By Antony Mukiri
Anyone can download data from the Independent Electoral and Boundaries Commission website, follow an online tutorial and conduct their own fraud tests to see whether the data corresponds with what is expected.
The University of Michigan has developed a free online toolkit where users can subject data from election commissions to tests in order to reveal fraud.
Election forensic analysis uses statistical techniques to expose anomalies in the distribution of votes for various candidates. In manipulated polls, the elections data tend to be irregular and distributed unevenly.
If a poll consistently fails multiple tests, it is concluded that the data was manipulated.
No one statistic can prove fraud, but when an election fails several forensic tests and the results differ significantly from what you expect in a fair process, fraud cannot be ruled out, the scholars conclude.
The toolkit is part of a study the university carried out on 20 elections around the world. The study clears several electoral systems around the world of wrongdoing, with almost no fraud being detected in the 2014 Brazilian presidential election. The Kenyan presidential election, meanwhile, was found to be more than 53,000 times more likely to be fraudulent than the Brazilian one.
Benford’s Law, a test that checks the order of digits and how they correspond to naturally occurring numbers, also revealed that recent by-elections conducted by IEBC contained anomalies.
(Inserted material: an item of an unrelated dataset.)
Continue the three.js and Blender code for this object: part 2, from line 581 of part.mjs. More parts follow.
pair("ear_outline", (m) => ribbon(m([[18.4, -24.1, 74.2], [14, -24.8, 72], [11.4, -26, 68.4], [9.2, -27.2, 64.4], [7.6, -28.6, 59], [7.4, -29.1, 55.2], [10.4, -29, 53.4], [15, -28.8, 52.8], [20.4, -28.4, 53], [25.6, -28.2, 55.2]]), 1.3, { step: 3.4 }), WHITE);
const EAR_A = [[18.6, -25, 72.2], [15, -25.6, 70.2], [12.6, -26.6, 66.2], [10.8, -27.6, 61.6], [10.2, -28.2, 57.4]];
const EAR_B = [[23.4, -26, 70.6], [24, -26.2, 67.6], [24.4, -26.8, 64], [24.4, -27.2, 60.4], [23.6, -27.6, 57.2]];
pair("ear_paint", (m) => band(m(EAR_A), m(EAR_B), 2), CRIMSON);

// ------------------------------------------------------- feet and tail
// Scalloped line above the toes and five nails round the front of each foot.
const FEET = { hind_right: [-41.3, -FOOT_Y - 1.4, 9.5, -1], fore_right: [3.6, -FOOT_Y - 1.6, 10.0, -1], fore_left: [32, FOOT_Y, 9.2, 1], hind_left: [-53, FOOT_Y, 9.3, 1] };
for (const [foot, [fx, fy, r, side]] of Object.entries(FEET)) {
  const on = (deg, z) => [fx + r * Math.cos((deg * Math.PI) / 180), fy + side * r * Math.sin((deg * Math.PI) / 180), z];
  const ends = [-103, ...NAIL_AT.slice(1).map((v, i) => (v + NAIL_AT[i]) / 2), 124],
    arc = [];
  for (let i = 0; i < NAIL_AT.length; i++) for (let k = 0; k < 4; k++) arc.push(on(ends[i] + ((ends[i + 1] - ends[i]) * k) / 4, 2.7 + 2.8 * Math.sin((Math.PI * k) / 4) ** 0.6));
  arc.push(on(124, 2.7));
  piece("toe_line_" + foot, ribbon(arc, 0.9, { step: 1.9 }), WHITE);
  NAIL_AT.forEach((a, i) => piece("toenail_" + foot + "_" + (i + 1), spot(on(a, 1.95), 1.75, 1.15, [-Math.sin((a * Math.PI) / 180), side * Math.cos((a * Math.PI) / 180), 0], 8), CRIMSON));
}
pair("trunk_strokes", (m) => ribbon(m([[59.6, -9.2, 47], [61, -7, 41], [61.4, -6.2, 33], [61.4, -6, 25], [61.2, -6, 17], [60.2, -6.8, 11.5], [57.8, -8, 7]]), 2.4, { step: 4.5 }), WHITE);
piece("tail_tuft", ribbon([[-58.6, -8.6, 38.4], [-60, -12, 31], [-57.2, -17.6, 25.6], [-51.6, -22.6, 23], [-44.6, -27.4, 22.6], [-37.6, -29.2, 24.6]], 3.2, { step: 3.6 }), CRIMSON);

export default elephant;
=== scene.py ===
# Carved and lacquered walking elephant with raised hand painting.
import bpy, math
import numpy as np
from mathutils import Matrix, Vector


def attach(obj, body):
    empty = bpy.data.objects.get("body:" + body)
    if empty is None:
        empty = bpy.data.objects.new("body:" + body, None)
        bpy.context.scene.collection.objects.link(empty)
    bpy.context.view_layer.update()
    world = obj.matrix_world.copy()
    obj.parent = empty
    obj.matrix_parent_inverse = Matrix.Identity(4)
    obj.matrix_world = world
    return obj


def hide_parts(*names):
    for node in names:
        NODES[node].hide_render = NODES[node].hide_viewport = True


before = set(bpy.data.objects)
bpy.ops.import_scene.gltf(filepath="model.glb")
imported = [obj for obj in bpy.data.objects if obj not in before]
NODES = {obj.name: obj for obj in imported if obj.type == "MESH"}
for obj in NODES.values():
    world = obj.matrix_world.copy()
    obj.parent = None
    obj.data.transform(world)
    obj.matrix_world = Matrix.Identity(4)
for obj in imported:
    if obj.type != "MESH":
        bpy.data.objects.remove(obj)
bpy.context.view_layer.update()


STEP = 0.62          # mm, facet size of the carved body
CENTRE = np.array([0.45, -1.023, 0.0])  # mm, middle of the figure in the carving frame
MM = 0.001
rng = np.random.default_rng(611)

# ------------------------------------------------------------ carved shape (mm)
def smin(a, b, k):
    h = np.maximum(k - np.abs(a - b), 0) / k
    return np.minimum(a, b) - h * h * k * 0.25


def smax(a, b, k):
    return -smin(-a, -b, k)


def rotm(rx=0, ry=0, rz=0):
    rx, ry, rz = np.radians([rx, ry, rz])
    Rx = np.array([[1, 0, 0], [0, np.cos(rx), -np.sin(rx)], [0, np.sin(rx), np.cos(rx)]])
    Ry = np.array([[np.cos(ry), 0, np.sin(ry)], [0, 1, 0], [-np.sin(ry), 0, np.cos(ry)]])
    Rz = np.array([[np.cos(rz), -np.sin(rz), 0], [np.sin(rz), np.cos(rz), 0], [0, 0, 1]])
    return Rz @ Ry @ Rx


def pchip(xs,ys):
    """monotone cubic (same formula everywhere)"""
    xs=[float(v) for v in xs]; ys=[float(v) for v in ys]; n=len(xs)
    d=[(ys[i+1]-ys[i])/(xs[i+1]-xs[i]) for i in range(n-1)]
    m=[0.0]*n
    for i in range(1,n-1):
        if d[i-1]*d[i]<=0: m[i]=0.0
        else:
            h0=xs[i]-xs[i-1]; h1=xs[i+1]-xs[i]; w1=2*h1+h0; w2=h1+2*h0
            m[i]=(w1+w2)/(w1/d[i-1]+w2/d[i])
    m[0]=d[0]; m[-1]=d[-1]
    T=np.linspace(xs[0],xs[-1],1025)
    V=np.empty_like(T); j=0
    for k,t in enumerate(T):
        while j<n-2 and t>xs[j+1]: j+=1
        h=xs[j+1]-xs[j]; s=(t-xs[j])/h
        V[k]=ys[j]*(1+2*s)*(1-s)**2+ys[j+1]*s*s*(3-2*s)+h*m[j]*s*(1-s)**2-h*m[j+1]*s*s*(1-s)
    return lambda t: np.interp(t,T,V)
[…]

Using Benford’s law adds to a growing toolkit statisticians are employing to check fraud. A study by the Institute of Economic Affairs on the senatorial by-election in Kericho and National Assembly by-election in Malindi show that, in both cases, Jubilee Alliance candidates’ results exhibit a lot more statistical discrepancies than opposition candidates’. JAP candidates’ results more readily failed to conform to Benford’s Law as compared to opposition candidates’.
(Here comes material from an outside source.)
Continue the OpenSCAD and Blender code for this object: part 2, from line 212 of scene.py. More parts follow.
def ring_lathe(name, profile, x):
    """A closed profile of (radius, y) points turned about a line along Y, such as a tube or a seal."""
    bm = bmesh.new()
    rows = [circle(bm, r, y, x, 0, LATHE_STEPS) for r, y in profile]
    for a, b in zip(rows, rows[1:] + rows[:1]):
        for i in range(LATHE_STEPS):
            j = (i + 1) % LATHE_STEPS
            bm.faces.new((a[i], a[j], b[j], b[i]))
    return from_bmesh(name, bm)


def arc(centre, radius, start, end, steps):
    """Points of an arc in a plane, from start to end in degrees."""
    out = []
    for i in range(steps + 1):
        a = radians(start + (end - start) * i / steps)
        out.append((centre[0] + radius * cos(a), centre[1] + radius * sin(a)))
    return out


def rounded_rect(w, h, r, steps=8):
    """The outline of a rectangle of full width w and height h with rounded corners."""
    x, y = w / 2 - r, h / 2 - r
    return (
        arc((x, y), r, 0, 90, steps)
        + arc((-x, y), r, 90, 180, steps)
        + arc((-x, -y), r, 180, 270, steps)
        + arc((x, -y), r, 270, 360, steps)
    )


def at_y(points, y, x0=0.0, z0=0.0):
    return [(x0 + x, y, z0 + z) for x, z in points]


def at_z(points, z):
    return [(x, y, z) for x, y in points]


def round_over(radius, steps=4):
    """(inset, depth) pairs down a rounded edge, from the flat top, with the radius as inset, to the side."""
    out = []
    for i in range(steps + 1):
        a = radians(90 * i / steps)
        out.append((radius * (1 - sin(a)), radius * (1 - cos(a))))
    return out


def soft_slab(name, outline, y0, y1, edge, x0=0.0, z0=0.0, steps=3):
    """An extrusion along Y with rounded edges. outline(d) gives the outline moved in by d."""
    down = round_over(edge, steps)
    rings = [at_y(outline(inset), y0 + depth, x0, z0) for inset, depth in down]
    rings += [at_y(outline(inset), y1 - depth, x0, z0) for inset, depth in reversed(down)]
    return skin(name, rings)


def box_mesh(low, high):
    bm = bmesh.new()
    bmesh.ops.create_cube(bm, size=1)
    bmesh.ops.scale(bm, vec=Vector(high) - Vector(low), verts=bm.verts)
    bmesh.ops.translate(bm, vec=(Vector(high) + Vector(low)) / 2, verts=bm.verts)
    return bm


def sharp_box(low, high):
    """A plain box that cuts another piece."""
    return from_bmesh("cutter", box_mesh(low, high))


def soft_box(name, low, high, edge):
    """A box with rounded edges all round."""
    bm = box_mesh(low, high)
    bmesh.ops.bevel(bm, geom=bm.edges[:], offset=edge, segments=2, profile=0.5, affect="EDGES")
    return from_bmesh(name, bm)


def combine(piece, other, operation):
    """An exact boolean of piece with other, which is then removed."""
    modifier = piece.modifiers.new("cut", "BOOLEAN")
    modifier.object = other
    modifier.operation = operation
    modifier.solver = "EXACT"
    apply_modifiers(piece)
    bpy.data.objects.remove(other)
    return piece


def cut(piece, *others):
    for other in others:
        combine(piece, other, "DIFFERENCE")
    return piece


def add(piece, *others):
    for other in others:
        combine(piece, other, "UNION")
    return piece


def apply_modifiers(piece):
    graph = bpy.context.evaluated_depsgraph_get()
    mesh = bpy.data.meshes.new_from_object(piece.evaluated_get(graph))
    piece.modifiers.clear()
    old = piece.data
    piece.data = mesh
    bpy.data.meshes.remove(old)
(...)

The study shows that the results of Aaron Cheruiyot in Kericho and Philip Charo in Kericho were more likely to have been manipulated as compared to those of the candidates in the opposition.
Benford’s Law was used to prove that Greece faked its economic growth figures to gain entry into the European Union and that the 2009 Iranian elections were manipulated in favour of the incumbent Mahmoud Ahmadinejad.